Le pouvoir perdu pendant la relation était de plusieurs ordres : pouvoir de décision (c’est lui qui décidait de tout), pouvoir de parole (votre avis ne comptait pas), pouvoir de définir la réalité (c’est sa version des événements qui prévalait), pouvoir sur votre propre vie (il contrôlait vos fréquentations, vos activités, vos choix). Reprendre pouvoir suppose donc de reconquérir ces différentes dimensions, pas à pas. Commencer par prendre de petites décisions seule — où manger, quel film regarder, comment organiser son week-end. Ces décisions peuvent sembler triviales, mais pour quelqu’un qui a perdu l’habitude de choisir, elles représentent un défi considérable.

Reprendre la parole est également crucial. Dans la relation d’emprise, votre parole a été systématiquement dénigrée, contredite, tournée en ridicule. Vous avez appris à vous taire pour éviter les représailles. Il faut réapprendre à exprimer vos opinions, vos besoins, vos désaccords — d’abord dans un cadre sécurisé (thérapie, groupes de parole), puis progressivement dans votre vie quotidienne. Cela suppose d’accepter que votre parole a de la valeur, que votre perception de la réalité est légitime, que vous avez le droit de dire « non » sans vous justifier à l’infini.

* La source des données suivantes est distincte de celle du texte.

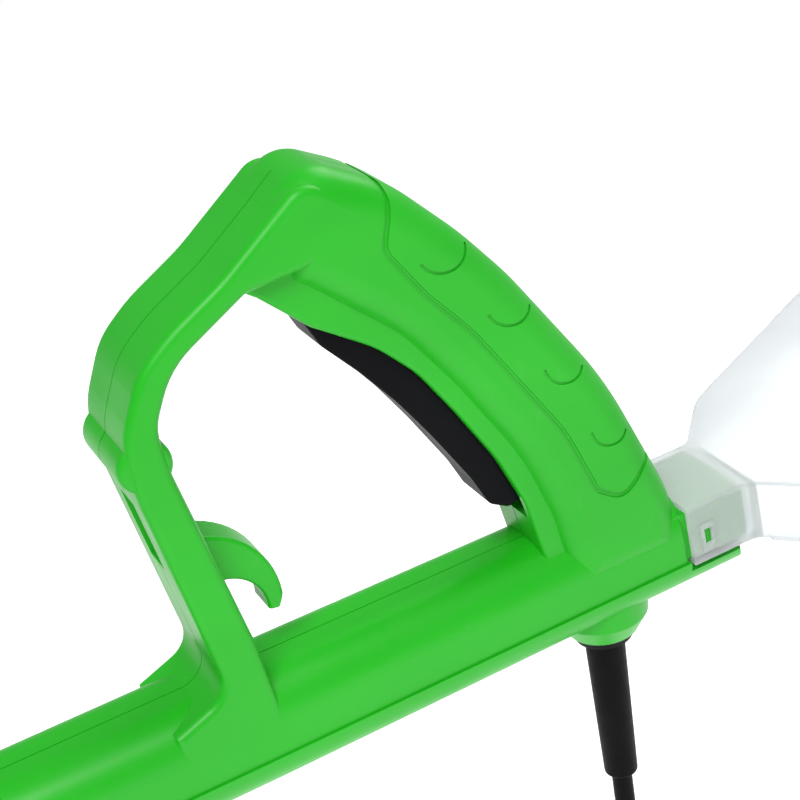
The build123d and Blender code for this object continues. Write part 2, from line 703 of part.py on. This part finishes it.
with BuildPart() as line_eyelets:
    for way in (-1, 1):
        with BuildSketch(Plane(origin=head_plane.from_local_coords((0, way * 39.6, -52)),
                               x_dir=head_plane.z_dir, z_dir=(0, way, 0))):
            Circle(2.4)
            Circle(1.3, mode=Mode.SUBTRACT)
        extrude(amount=3.4)
finish(line_eyelets, "line_eyelets")

with BuildPart() as line_tails:
    for way in (-1, 1):
        with BuildSketch(Plane(origin=head_plane.from_local_coords((0, way * 32.8, -52)),
                               x_dir=head_plane.z_dir, z_dir=(0, way, 0))):
            Circle(1.0)
        extrude(amount=line_swath - 32.8)
finish(line_tails, "line_tails")

with BuildPart() as spool_cover:
    add(drum([(19.2, -63), (42, -63), (42, -65), (39, -66.8), (21, -66.8), (19.2, -65.5)]))
finish(spool_cover, "spool_cover")

with BuildPart() as tap_knob:
    add(drum([(0, -75.5), (10, -75), (16, -72.5), (18.6, -69), (18.8, -62.8), (10.2, -62.8), (10.2, -51), (0, -51)]))
finish(tap_knob, "tap_knob")

with BuildPart() as tap_spring:
    with BuildLine() as coil_line:
        Helix(pitch=1.7, height=7.4, radius=9.2, center=head_plane.from_local_coords((0, 0, -50.2)),
              direction=head_plane.z_dir)
    with BuildSketch(Plane(origin=coil_line.line @ 0, z_dir=coil_line.line % 0)):
        Circle(0.5)
    sweep(is_frenet=True)
finish(tap_spring, "tap_spring")

# Guard over the line head, open to the front, with its cutter
guard_r = 131.0
guard_spread = 75.0
guard_plate = (-36.8, -34.0)
with BuildPart() as line_guard:
    with BuildSketch(head_plane.offset(guard_plate[0])):
        with BuildLine():
            start = (guard_r * cos(radians(guard_spread)), -guard_r * sin(radians(guard_spread)))
            finish_point = (start[0], -start[1])
            RadiusArc(start, finish_point, -guard_r)
            Polyline(finish_point, (-8, 36), (-8, -36), start)
        make_face()
        Circle(37.4)
        Circle(12, mode=Mode.SUBTRACT)
    extrude(amount=guard_plate[1] - guard_plate[0])
    with BuildSketch(head_plane.offset(-61)):
        with BuildLine():
            RadiusArc(start, finish_point, -guard_r)
            inner = tuple(value * (guard_r - 2.4) / guard_r for value in finish_point)
            Line(finish_point, inner)
            RadiusArc(inner, (inner[0], -inner[1]), guard_r - 2.4)
            Line((inner[0], -inner[1]), start)
        make_face()
    extrude(amount=61 + guard_plate[1])
    with BuildSketch(head_plane.offset(guard_plate[1])):
        with PolarLocations(84, 5, start_angle=-56, angular_range=112):
            Rectangle(80, 2)
    extrude(amount=4)
    for angle in (90, 210, 330):
        with BuildSketch(head_plane.offset(guard_plate[0])):
            with PolarLocations(22, 1, start_angle=angle):
                Circle(3.4)
        extrude(amount=1.6, mode=Mode.SUBTRACT)
        with BuildSketch(head_plane.offset(guard_plate[0])):
            with PolarLocations(22, 1, start_angle=angle):
                Circle(screw_r + 0.2)
        extrude(amount=3, mode=Mode.SUBTRACT)
finish(line_guard, "line_guard")

with BuildPart() as guard_screws:
    for angle in (90, 210, 330):
        with BuildSketch(head_plane.offset(guard_plate[0])):
            with PolarLocations(22, 1, start_angle=angle):
                Circle(3.2)
        extrude(amount=1.6)
        with BuildSketch(head_plane.offset(guard_plate[0] + 1.6)):
            with PolarLocations(22, 1, start_angle=angle):
                Circle(screw_r)
        extrude(amount=4.0)
finish(guard_screws, "guard_screws")

with BuildPart() as line_cutter:
    cutter_angle = guard_spread - 6
    with BuildSketch(head_plane.offset(-58)):
        with PolarLocations(guard_r - 2.4 - 0.9, 1, start_angle=cutter_angle):
            Rectangle(1.2, 16)
    extrude(amount=15)
finish(line_cutter, "line_cutter")
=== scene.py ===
"""Looks of the string trimmer: materials, springs, cord, stage, light and camera.

Lengths are in metres, in the CAD frame.
"""
import json
from math import cos, pi, radians, sin

import bpy
from mathutils import Matrix, Vector


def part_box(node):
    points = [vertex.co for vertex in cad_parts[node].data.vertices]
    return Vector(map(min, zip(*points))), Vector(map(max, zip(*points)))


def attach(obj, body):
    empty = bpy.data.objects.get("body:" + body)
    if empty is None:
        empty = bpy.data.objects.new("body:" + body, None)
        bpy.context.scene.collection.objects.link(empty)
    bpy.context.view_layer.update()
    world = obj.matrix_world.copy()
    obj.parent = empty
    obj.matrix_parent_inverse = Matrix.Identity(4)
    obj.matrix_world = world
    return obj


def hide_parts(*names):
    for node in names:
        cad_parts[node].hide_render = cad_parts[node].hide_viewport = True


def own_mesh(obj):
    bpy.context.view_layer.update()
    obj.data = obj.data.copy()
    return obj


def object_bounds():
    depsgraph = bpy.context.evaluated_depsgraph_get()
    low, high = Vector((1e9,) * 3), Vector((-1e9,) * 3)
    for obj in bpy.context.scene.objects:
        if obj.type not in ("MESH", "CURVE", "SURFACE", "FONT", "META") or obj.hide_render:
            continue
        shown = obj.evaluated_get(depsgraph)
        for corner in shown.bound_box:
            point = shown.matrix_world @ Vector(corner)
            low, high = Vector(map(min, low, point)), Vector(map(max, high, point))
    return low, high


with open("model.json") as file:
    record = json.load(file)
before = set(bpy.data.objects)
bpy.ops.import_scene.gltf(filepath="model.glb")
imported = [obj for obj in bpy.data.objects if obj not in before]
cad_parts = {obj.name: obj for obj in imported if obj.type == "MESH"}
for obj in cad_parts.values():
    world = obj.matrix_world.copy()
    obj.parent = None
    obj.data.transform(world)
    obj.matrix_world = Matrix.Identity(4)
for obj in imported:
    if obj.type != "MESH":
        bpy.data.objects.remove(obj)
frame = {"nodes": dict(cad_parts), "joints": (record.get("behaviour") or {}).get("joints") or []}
nodes = frame["nodes"]
cad_low, cad_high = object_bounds()
MM = 0.001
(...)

Reprendre pouvoir sur votre vie passe aussi par des aspects très concrets : autonomie financière si vous ne l’aviez plus, reconstruction d’un réseau social, nouvelles activités, projets personnels. Chaque petite victoire — avoir renoué avec une amie, avoir trouvé un travail, avoir fait un voyage seule, avoir pris une décision importante — reconstruit petit à petit votre sentiment d’agentivité, cette conviction que vous pouvez agir sur votre vie plutôt que la subir. La reconstruction n’est pas linéaire : il y aura des rechutes, des moments de doute, des retours en arrière. Mais chaque pas compte, et avec le temps et le soutien adéquat, il est possible de retrouver non seulement le pouvoir qu’on avait avant la relation toxique, mais un pouvoir plus solide encore, fondé sur une meilleure connaissance de soi et de ses limites.